WRITTEN REQUEST:
Return exactly the listing's lines, from its first line to the line holding "as [radius, height].", ends included.

+++++

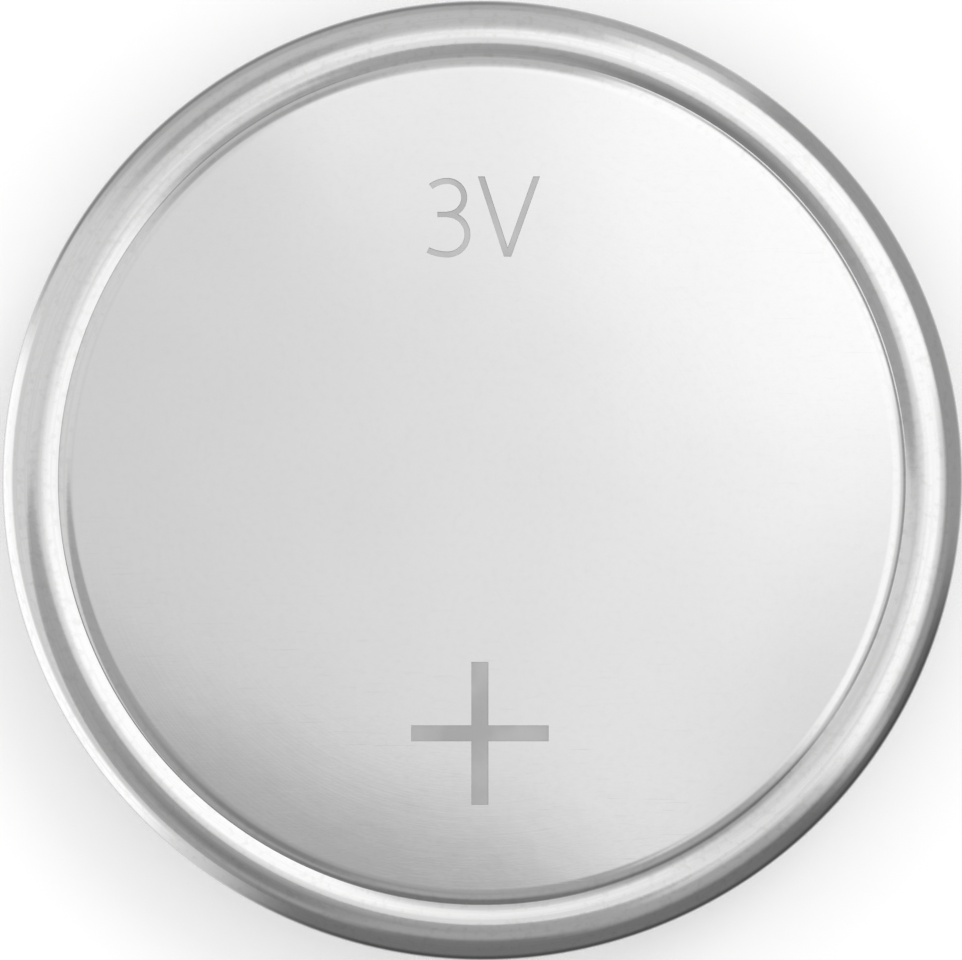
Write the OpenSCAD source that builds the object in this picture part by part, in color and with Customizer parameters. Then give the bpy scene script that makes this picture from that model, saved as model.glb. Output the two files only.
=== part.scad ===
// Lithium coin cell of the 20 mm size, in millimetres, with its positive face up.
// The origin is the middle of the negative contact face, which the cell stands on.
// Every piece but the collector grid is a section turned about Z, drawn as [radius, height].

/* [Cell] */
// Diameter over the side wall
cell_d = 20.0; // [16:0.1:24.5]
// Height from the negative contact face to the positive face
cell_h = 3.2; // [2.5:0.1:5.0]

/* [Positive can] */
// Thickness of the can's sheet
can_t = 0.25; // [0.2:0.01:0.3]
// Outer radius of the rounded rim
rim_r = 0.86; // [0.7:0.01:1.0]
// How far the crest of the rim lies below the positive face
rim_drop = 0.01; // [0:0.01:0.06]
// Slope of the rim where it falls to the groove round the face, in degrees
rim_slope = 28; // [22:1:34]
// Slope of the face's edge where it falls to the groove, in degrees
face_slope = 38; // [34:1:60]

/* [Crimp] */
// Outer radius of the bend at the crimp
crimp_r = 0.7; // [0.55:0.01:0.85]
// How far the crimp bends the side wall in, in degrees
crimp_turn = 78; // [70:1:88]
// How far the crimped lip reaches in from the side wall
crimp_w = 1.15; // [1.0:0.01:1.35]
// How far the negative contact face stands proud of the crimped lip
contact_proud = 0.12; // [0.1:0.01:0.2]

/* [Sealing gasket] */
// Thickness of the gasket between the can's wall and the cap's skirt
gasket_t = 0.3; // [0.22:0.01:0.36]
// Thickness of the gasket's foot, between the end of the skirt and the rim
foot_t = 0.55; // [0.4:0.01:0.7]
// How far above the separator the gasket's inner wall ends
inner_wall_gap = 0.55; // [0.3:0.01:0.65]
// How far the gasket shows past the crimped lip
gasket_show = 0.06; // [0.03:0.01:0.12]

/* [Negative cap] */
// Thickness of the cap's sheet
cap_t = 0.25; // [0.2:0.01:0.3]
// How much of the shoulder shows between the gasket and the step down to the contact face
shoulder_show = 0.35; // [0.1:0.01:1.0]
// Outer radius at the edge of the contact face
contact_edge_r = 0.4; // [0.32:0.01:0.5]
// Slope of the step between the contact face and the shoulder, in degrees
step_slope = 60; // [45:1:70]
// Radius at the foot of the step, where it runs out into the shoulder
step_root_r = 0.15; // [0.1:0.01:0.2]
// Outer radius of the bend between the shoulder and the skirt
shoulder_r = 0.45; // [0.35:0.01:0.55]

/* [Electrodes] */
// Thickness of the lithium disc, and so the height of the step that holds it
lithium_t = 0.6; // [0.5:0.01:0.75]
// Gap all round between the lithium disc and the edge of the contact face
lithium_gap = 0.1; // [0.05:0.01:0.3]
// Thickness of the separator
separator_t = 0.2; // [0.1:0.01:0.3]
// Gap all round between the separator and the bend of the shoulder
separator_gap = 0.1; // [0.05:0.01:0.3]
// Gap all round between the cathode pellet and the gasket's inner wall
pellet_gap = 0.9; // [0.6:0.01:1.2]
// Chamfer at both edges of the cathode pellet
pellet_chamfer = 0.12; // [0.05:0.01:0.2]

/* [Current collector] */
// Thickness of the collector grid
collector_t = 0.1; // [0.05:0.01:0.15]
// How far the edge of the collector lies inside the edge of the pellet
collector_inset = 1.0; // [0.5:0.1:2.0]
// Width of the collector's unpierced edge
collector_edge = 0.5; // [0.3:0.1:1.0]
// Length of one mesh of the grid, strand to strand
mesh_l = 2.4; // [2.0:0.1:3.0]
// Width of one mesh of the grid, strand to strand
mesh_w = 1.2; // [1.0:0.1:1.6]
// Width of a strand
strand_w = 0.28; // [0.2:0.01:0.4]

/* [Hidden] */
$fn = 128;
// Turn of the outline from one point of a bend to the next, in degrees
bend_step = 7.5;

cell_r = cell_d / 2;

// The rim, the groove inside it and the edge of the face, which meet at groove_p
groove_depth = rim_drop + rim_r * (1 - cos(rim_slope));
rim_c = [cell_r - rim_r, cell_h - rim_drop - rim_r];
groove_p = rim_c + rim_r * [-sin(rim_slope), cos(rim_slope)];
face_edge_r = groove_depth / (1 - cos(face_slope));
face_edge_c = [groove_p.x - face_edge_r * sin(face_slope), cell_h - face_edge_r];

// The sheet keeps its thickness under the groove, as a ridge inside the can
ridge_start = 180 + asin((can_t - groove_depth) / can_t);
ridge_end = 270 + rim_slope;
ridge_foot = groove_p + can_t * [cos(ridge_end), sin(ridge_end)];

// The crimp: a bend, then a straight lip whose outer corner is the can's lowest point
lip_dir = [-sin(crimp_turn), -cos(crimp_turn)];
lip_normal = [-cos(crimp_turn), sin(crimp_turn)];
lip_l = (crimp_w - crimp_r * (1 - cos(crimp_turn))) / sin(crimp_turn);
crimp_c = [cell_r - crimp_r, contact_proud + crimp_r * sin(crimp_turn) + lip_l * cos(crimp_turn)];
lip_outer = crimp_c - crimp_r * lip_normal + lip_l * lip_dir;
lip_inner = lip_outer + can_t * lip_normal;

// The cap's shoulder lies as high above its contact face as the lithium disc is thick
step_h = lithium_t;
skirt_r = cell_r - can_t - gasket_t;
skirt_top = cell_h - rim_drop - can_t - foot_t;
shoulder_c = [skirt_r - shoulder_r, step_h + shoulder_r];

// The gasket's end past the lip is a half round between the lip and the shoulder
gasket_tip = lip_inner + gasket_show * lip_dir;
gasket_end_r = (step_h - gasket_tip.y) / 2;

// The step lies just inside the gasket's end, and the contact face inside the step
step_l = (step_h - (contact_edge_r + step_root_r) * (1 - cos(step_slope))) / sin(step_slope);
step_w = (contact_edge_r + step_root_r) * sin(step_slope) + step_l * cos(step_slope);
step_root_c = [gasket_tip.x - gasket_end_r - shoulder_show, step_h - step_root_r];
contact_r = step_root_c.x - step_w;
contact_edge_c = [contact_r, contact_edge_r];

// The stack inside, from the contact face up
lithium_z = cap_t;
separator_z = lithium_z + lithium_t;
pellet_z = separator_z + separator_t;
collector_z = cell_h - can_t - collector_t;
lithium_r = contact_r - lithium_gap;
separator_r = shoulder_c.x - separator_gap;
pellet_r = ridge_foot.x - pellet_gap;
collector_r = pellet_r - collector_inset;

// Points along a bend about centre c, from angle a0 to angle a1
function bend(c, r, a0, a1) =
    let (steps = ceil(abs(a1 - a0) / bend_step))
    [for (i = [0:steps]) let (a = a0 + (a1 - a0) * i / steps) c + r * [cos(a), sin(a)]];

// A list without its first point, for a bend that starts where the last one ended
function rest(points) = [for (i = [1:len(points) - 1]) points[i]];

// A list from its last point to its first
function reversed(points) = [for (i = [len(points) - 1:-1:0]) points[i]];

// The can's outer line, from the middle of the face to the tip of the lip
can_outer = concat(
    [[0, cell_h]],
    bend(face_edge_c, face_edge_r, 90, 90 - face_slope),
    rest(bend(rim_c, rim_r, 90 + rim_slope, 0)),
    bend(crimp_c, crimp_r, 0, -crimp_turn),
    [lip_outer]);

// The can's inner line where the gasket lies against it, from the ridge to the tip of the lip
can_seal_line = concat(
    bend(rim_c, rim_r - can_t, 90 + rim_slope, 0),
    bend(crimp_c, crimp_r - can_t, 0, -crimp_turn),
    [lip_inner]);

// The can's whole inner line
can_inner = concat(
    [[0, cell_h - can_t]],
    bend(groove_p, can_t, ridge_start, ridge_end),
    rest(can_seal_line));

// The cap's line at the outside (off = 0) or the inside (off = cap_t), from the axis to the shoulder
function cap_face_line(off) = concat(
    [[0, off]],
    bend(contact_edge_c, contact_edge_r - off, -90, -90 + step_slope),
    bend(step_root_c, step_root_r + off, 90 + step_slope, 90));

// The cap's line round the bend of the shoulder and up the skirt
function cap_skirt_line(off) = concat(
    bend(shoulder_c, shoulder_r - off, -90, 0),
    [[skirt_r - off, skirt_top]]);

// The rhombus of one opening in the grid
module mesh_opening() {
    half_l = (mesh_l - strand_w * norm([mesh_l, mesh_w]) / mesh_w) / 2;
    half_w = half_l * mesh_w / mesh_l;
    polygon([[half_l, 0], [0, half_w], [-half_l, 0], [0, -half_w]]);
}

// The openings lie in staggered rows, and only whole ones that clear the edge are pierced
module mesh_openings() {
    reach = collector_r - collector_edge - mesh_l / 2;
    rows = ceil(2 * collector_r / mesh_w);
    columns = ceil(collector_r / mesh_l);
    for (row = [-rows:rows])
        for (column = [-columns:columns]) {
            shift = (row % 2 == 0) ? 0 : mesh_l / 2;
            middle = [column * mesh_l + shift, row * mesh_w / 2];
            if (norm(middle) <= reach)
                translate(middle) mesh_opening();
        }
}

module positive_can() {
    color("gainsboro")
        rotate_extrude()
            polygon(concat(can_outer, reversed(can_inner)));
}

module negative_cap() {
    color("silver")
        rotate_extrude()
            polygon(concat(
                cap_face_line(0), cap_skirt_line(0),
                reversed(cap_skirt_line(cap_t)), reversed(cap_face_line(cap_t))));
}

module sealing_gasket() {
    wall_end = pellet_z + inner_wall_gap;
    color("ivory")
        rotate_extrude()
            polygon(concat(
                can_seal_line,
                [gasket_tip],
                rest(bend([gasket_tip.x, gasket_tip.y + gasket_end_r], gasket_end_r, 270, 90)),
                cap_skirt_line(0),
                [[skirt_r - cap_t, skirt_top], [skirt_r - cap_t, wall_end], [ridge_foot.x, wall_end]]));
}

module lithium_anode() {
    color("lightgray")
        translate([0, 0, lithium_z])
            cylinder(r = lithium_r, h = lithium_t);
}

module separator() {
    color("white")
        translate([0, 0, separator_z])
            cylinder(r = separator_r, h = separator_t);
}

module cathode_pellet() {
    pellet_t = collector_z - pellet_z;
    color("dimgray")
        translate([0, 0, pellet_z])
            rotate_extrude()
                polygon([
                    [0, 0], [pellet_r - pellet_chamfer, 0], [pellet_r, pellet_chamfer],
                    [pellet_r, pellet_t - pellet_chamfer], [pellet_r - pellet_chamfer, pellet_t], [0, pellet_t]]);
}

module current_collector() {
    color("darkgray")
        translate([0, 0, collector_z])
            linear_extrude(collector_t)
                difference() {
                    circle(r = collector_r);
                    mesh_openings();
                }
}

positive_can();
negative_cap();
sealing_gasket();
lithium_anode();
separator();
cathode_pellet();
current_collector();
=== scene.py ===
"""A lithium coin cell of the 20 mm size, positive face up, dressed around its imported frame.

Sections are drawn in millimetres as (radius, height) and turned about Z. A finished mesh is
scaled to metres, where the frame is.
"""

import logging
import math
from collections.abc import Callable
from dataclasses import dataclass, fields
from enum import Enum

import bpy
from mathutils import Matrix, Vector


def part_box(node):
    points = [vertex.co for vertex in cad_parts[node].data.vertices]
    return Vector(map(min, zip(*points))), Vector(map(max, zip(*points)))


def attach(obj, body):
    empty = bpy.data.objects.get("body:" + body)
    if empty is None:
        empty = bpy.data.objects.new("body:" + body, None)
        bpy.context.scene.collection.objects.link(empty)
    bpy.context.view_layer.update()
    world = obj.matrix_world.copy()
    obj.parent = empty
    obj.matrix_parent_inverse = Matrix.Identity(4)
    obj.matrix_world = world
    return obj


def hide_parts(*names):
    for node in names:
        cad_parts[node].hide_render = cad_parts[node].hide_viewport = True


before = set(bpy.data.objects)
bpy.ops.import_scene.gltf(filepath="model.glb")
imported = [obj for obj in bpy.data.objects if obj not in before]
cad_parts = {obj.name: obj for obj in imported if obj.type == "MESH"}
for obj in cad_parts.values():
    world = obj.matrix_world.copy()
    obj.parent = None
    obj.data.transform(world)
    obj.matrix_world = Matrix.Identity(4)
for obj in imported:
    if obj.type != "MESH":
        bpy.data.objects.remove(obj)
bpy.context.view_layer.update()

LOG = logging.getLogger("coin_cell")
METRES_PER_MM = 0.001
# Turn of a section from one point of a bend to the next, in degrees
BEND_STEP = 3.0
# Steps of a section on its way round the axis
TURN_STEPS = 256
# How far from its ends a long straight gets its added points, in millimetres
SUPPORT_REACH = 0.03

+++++

OUTPUT BELOW:
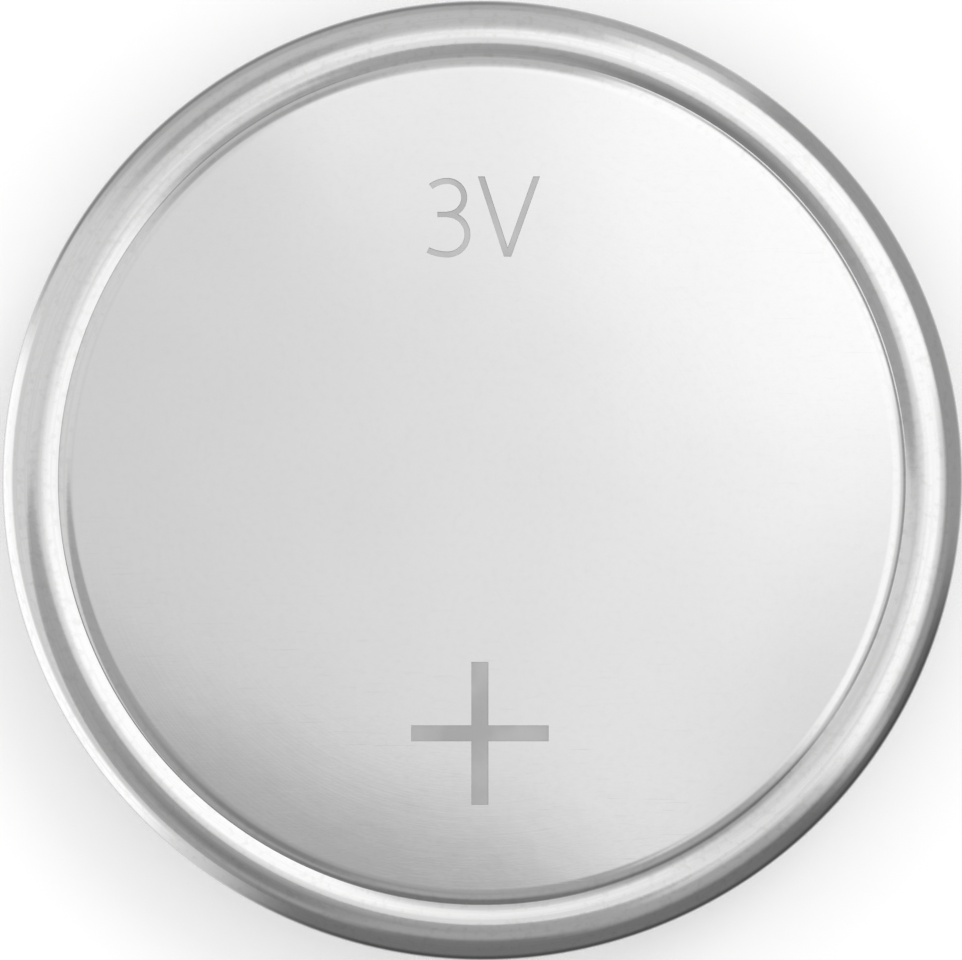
Write the OpenSCAD source that builds the object in this picture part by part, in color and with Customizer parameters. Then give the bpy scene script that makes this picture from that model, saved as model.glb. Output the two files only.
=== part.scad ===
// Lithium coin cell of the 20 mm size, in millimetres, with its positive face up.
// The origin is the middle of the negative contact face, which the cell stands on.
// Every piece but the collector grid is a section turned about Z, drawn as [radius, height].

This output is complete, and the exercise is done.